La survie du caribou forestier exige de vastes forêts boréales faiblement perturbées. Ces milieux sont également convoités par l'industrie forestière, un secteur d'activité dont environ 150 municipalités du Québec dépendent pour leur survie.
— John Nagy
«Les résultats suggéraient que ces positions étaient moins populaires en région, souligne le professeur Cimon-Morin. Nous avons voulu savoir si c'était vraiment le cas.» Pour ce faire, l'équipe du professeur a mené une deuxième enquête, en février 2024, auprès de 1398 répondants vivant en région. Du nombre, 665 personnes provenaient de régions où l'on trouve du caribou (groupe région caribou) et 127 personnes avaient un lien direct, ou un membre de leur famille avait un lien direct, avec le secteur forestier (groupe foresterie).
Première surprise, 72% de l'ensemble des personnes sondées considèrent que le rétablissement du caribou est important, et ce pourcentage est pratiquement aussi élevé dans le groupe foresterie (71%) et le groupe caribou (68%). Moins de 5% des personnes sondées jugent que la conservation du caribou n'est pas une question importante.
«Ces résultats dénotent que l'appui en faveur de la conservation et de la biodiversité est également présent en région au Québec. La controverse entourant le caribou n'est pas une simple divergence de vues entre les gens des villes et les gens des régions», analyse le chercheur.
Autre résultat intéressant, 72% des personnes sondées jugent que la réduction des perturbations causées par les activités industrielles est une mesure d'aménagement acceptable pour protéger le caribou. Par contre, mettre des caribous en enclos, réduire les populations d'orignaux (leur présence attire les loups) ou réduire les populations de loups (un prédateur opportuniste du caribou) reçoit l'appui d'à peine 32%, 25% et 45% des personnes sondées.

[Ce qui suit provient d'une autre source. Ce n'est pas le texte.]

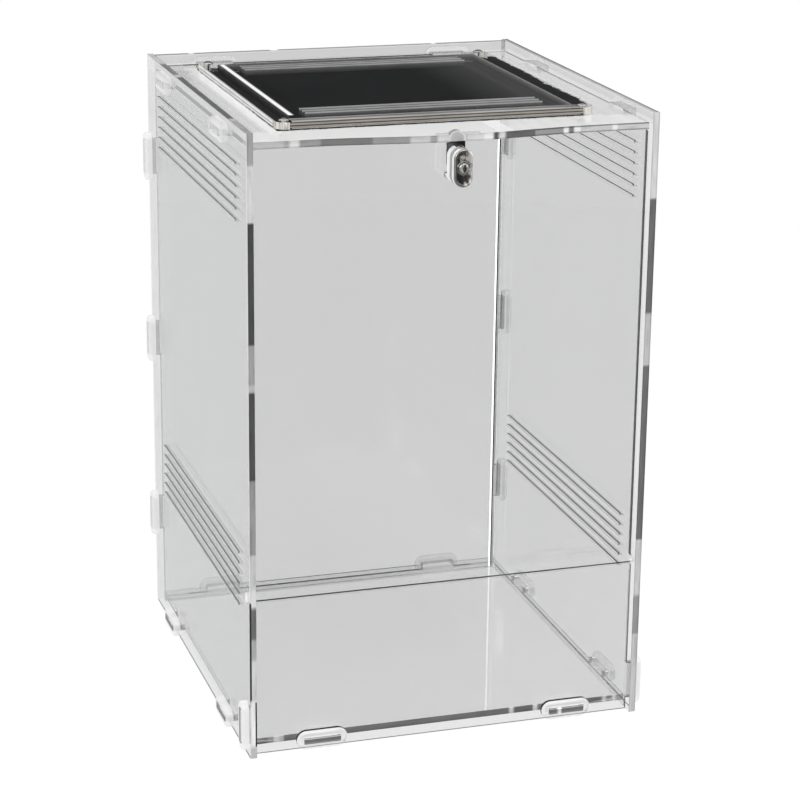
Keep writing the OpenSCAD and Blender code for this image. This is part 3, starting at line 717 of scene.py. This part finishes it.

Sans surprise, une majorité de personnes du groupe foresterie estime que le rétablissement du caribou ne doit pas se faire au détriment des emplois et de l'activité économique en foresterie. «À peine 28% de tous les répondants jugent qu'il est acceptable que la protection du caribou cause des pertes d'emploi», souligne le chercheur.
Stratégie Caribou 2.0
«Il y a un soutien élevé en faveur de la conservation du caribou en région, mais les gens sont inquiets, résume le professeur Cimon-Morin. Ils ne veulent pas perdre leur gagne-pain, ce qui est bien normal. C'est la raison pour laquelle une stratégie “Caribou 2.0” devrait être assortie d'un plan pour pallier les pertes d'emplois et de retombées économiques causées par les mesures de protection.»
Selon le professeur, il est temps de changer la trame narrative du débat. «Pour sortir du conflit d'opinions entre forestiers et biologistes, le message ne doit plus être centré sur les causes du déclin du caribou. Il faut expliquer aux gens comment on va s'y prendre pour diversifier l'économie, limiter les pertes d'emplois et éviter une baisse de l'activité économique dans les régions qui seront touchées par des réductions de coupes forestières. Avec un bon plan, le gouvernement pourrait aller chercher une partie des indécis, qui forment environ 20% des répondants, et des opposants aux mesures de conservation, et atteindre des niveaux d'acceptabilité sociale encore plus élevés.»